> EXERCISE DETAILS: Output the full listing word for word.

> ENTRIES SHOWN:
--- BEGIN ---

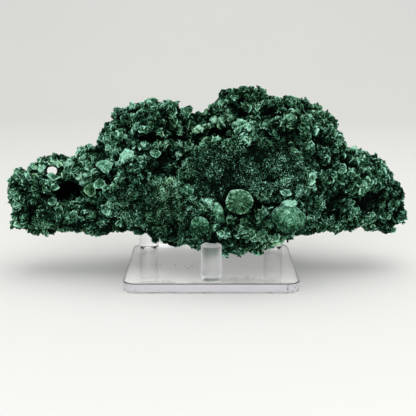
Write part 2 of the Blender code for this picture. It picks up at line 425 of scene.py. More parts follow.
def cave_depth(points, normals):
    """How far each front place is pushed back, which the tone also darkens as painted shade: for
    each cave, its depth times a bell with steep sides. Its outline is between an oval and a box: the
    cubes of x and y add up to 1. Noise makes it ragged."""
    pixels, _ = seen_as(points)
    ragged = 0.22 * soft_noise(points, 1.8 * MM, 81)
    towards = unit(np.array(CAMERA_PLACE) - points)
    front = smooth_step(-0.25, 0.15, (normals * towards).sum(1))
    depth = np.zeros(len(points))
    for middle, reach, most in CAVES:
        away = (np.abs((pixels - middle) / np.array(reach)) ** 3).sum(1) ** (1 / 3)
        depth = np.maximum(depth, most * (1 - smooth_step(0.7, 1.08, away + ragged)))
    return depth * front


def velvet_share(points):
    """Up to 1 on the patches of fine fibres, 0 away from them, with a ragged border."""
    ragged = 0.15 * soft_noise(points, 5 * MM, 5)
    share = np.zeros(len(points))
    for middle, reach, strength in VELVET:
        away = np.linalg.norm((points / MM - middle) / np.array(reach), axis=1)
        share = np.maximum(share, strength * (1 - smooth_step(0.8, 1.05, away + ragged)))
    return share


def kept_in(points):
    """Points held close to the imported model's box: what reaches past a face of it is eased in, and
    stays short of a limit, by the hyperbolic tangent."""
    low, high = (np.array(corner) for corner in CAD_BOX)
    past = points - np.clip(points, low, high)
    return points - past + PAST_BOX * np.tanh(past / PAST_BOX)


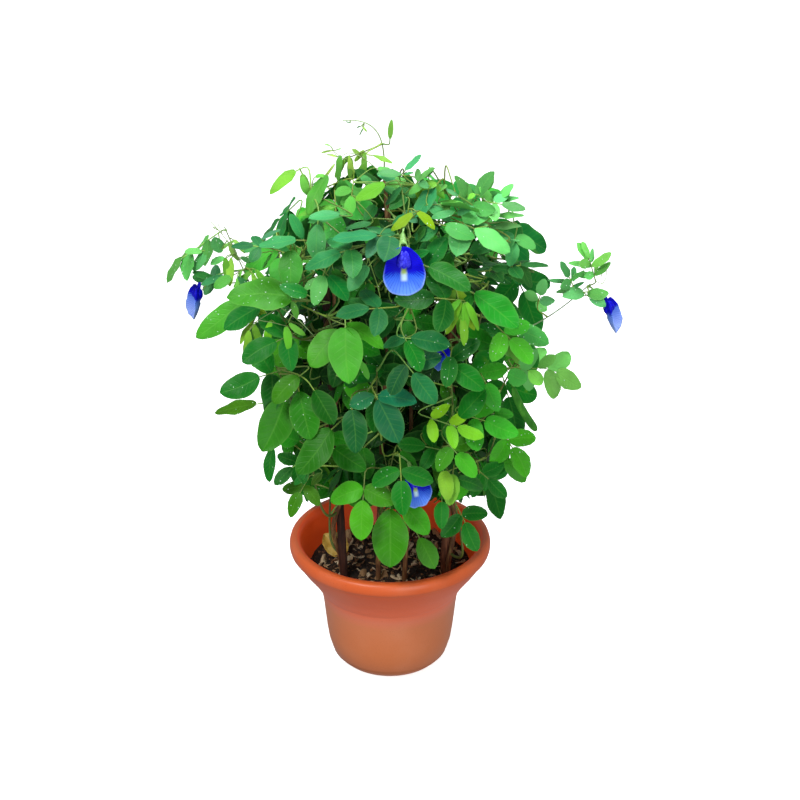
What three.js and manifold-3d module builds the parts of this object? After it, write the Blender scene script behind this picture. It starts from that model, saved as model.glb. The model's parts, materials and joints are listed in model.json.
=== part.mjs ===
// A butterfly pea in a plastic pot: pot, soil, two stakes, climbing stems, leafy shoots, blooms, a pod.
// Millimetres. The origin is the centre of the pot's underside, +Z is up and -Y is the front.
import * as THREE from 'three';
import { mergeVertices } from 'three/addons/utils/BufferGeometryUtils.js';
import Module from 'manifold-3d';

const wasm = await Module();
wasm.setup();

// Pot: rim diameter 210, height 143. Each profile point is [radius, height].
const potSegments = 28;
const potOutside = [
  [0, 0], [50, 0], [58.5, 6], [64, 18], [69, 54], [72, 78], [74.5, 87], [81.5, 98],
  [92.5, 113], [98, 121.5], [104, 130], [105, 135], [104, 140.5], [100, 143], [95, 143],
];
const potInside = [[92.5, 140], [89, 121], [84, 107], [73, 86], [66, 50], [61, 10], [0, 6]];
const drainHole = { radius: 4.5, ring: 32, count: 4, depth: 30, sides: 8 };

// Soil: fills the pot to 33 below the rim, a little higher in the middle.
const soilSegments = 16;
const soilGap = 0.4;
const soilTop = [[80, 108], [45, 109.5], [0, 110.5]];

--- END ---

> SOLUTION TO THIS PROBLEM:
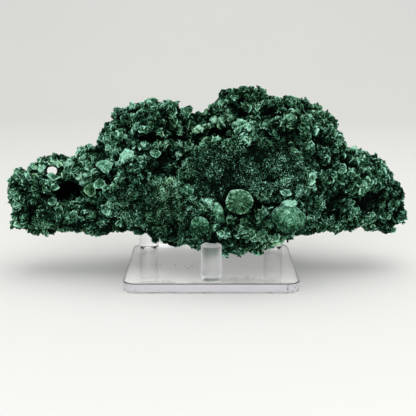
Write part 2 of the Blender code for this picture. It picks up at line 425 of scene.py. More parts follow.
def cave_depth(points, normals):
    """How far each front place is pushed back, which the tone also darkens as painted shade: for
    each cave, its depth times a bell with steep sides. Its outline is between an oval and a box: the
    cubes of x and y add up to 1. Noise makes it ragged."""
    pixels, _ = seen_as(points)
    ragged = 0.22 * soft_noise(points, 1.8 * MM, 81)
    towards = unit(np.array(CAMERA_PLACE) - points)
    front = smooth_step(-0.25, 0.15, (normals * towards).sum(1))
    depth = np.zeros(len(points))
    for middle, reach, most in CAVES:
        away = (np.abs((pixels - middle) / np.array(reach)) ** 3).sum(1) ** (1 / 3)
        depth = np.maximum(depth, most * (1 - smooth_step(0.7, 1.08, away + ragged)))
    return depth * front


def velvet_share(points):
    """Up to 1 on the patches of fine fibres, 0 away from them, with a ragged border."""
    ragged = 0.15 * soft_noise(points, 5 * MM, 5)
    share = np.zeros(len(points))
    for middle, reach, strength in VELVET:
        away = np.linalg.norm((points / MM - middle) / np.array(reach), axis=1)
        share = np.maximum(share, strength * (1 - smooth_step(0.8, 1.05, away + ragged)))
    return share


def kept_in(points):
    """Points held close to the imported model's box: what reaches past a face of it is eased in, and
    stays short of a limit, by the hyperbolic tangent."""
    low, high = (np.array(corner) for corner in CAD_BOX)
    past = points - np.clip(points, low, high)
    return points - past + PAST_BOX * np.tanh(past / PAST_BOX)


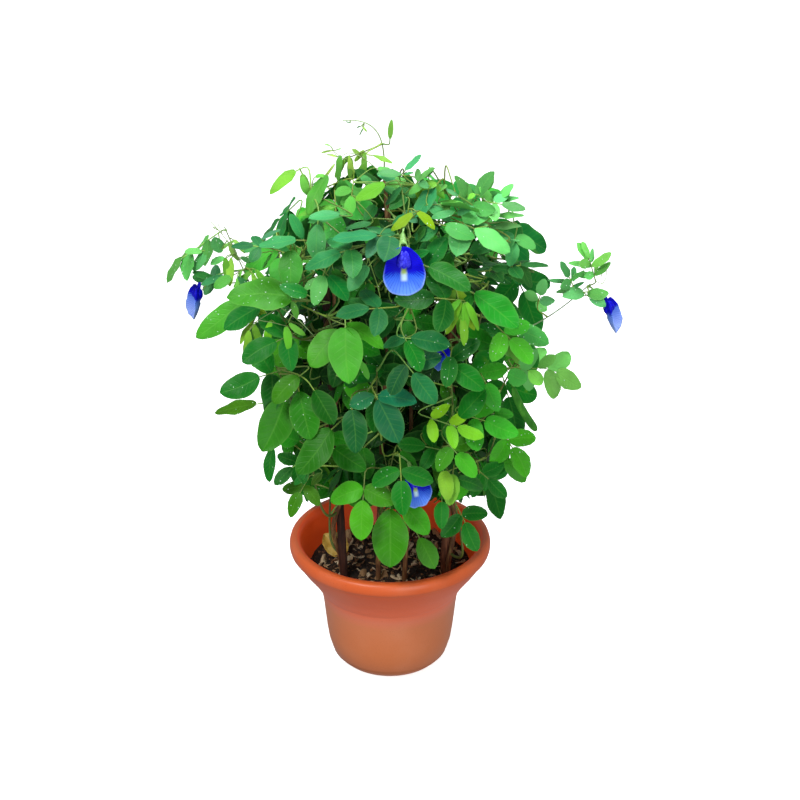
What three.js and manifold-3d module builds the parts of this object? After it, write the Blender scene script behind this picture. It starts from that model, saved as model.glb. The model's parts, materials and joints are listed in model.json.
=== part.mjs ===
// A butterfly pea in a plastic pot: pot, soil, two stakes, climbing stems, leafy shoots, blooms, a pod.
// Millimetres. The origin is the centre of the pot's underside, +Z is up and -Y is the front.
import * as THREE from 'three';
import { mergeVertices } from 'three/addons/utils/BufferGeometryUtils.js';
import Module from 'manifold-3d';

const wasm = await Module();
wasm.setup();

// Pot: rim diameter 210, height 143. Each profile point is [radius, height].
const potSegments = 28;
const potOutside = [
  [0, 0], [50, 0], [58.5, 6], [64, 18], [69, 54], [72, 78], [74.5, 87], [81.5, 98],
  [92.5, 113], [98, 121.5], [104, 130], [105, 135], [104, 140.5], [100, 143], [95, 143],
];
const potInside = [[92.5, 140], [89, 121], [84, 107], [73, 86], [66, 50], [61, 10], [0, 6]];
const drainHole = { radius: 4.5, ring: 32, count: 4, depth: 30, sides: 8 };

// Soil: fills the pot to 33 below the rim, a little higher in the middle.
const soilSegments = 16;
const soilGap = 0.4;
const soilTop = [[80, 108], [45, 109.5], [0, 110.5]];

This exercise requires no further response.